Saturday, March 28, 2009

Learning to speak in braille ;o)

So this morning I was innocently doing the "good morning honey" thing when I crept into her room. Had no plans for any roving of the manual digits...I had decided I didn't want her to think I was just seeing her as a sex object- even though she is very well endowed and very beautiful- I figured it would be in my best interest to just hold her and cuddle....When what to my delight happened, she began leading my fingers' location and gosh darn those incredible nails of hers streaming slowly, sensually up and down my back....shoot, I thought I was gonna explode all over the bedroom! Little peices of me would be bouncing up and down and waving flags! lol Ok, so Chris gets brave after dropping a lot of long lingering attention to the upper regions...Chris is hot and heading south! .........But alas, no news to report...I'm still a virgin of the lesbian kind. lol....guess either her urge to relieve herself of last night's beverages or her desire to wait for the 'right time and place' were too great....and she stopped my lingering hand after a few precious pets between those freaking gorgeous legs of hers.....wow, there's a lot to be said here for that advice: "always leaving them wanting more!" .....rofl....it's all good. I have no doubts the time will come and perhaps she too wants it to be at the beach. She won't really talk about things...not openly....I get little phrases throughout the day that make my heart jump outta my chest. Like yesterday's "you thrill me." when we were filling our coffee mugs up at the coffee shop.

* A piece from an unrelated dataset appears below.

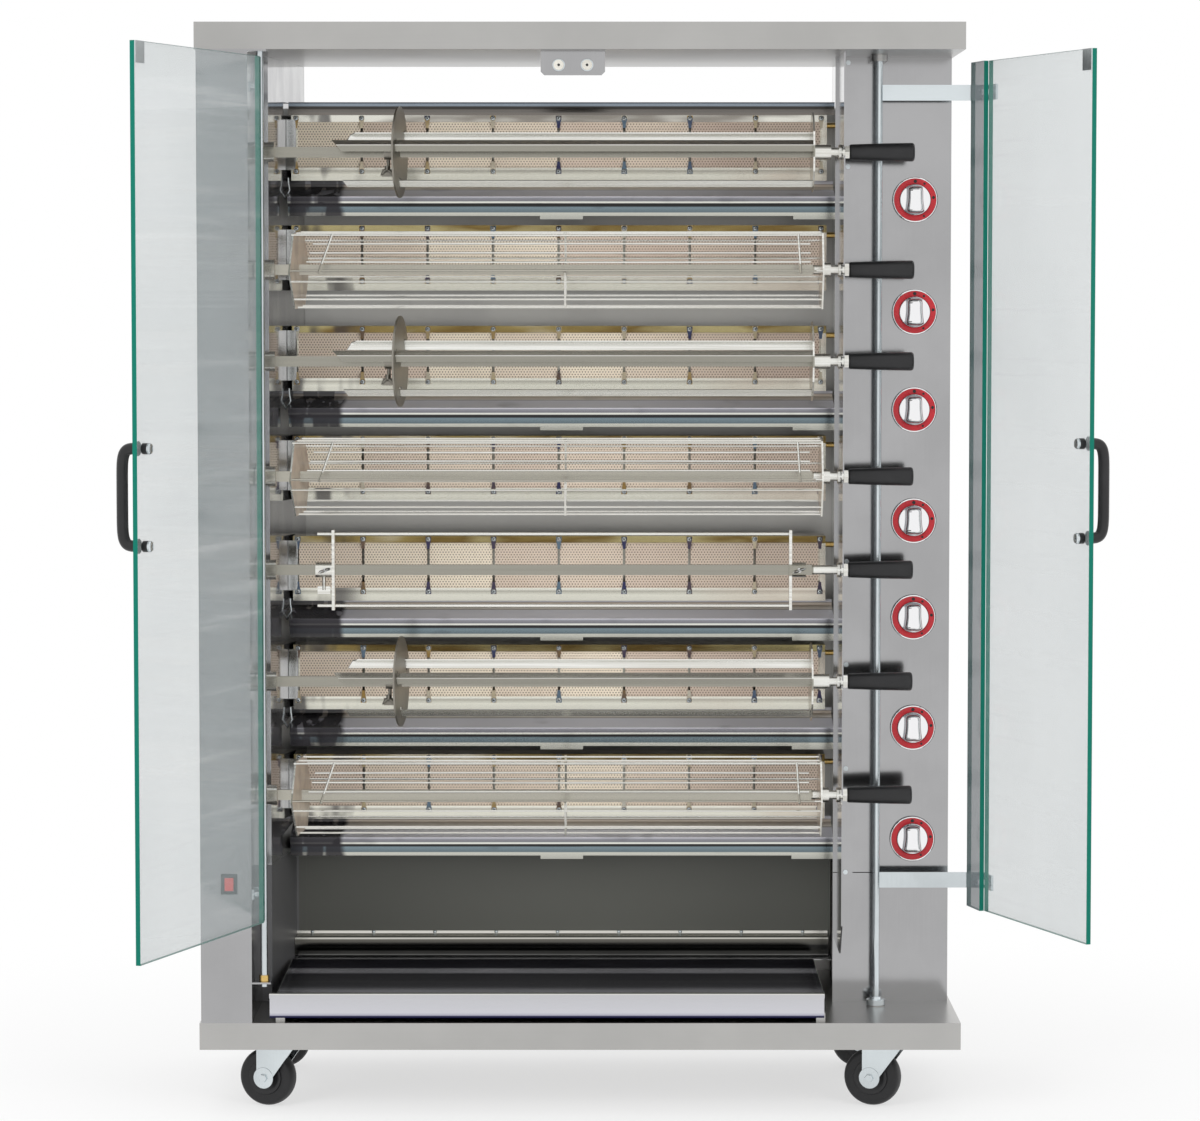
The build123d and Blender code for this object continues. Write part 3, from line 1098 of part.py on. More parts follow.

Then a wink and she's on to the next order of business. Soooo now I am probably gonna ask the world's dumbest question. Be forewarned and don't spit your coffee or glass of wine onto your computer! lol...If she won't outwardly tell me beyond these subtle, spur of the moment outbursts, how do I know how much she is or isn't enjoying what's happening between us? Perhaps I am just being insecure--I guess maybe her just initiating this morning should tell me something.... Anything anyone has to say would be appreciated.......all I know is I love her from the center of my being and life is so far beyond good today...guess all I can do right now is follow my heart and let love lead me.....have a great day all.... :o)


1 comment:

  1. When's that trip? May? hmmmmm, I don't think you're going to last that long. I've been wrong before though.

    Right now you both are enjoying each other's company and wake up time. At some point though, a conversation is going to be necessary. You need to know what she wants/expects out the relationship with you and visa versa.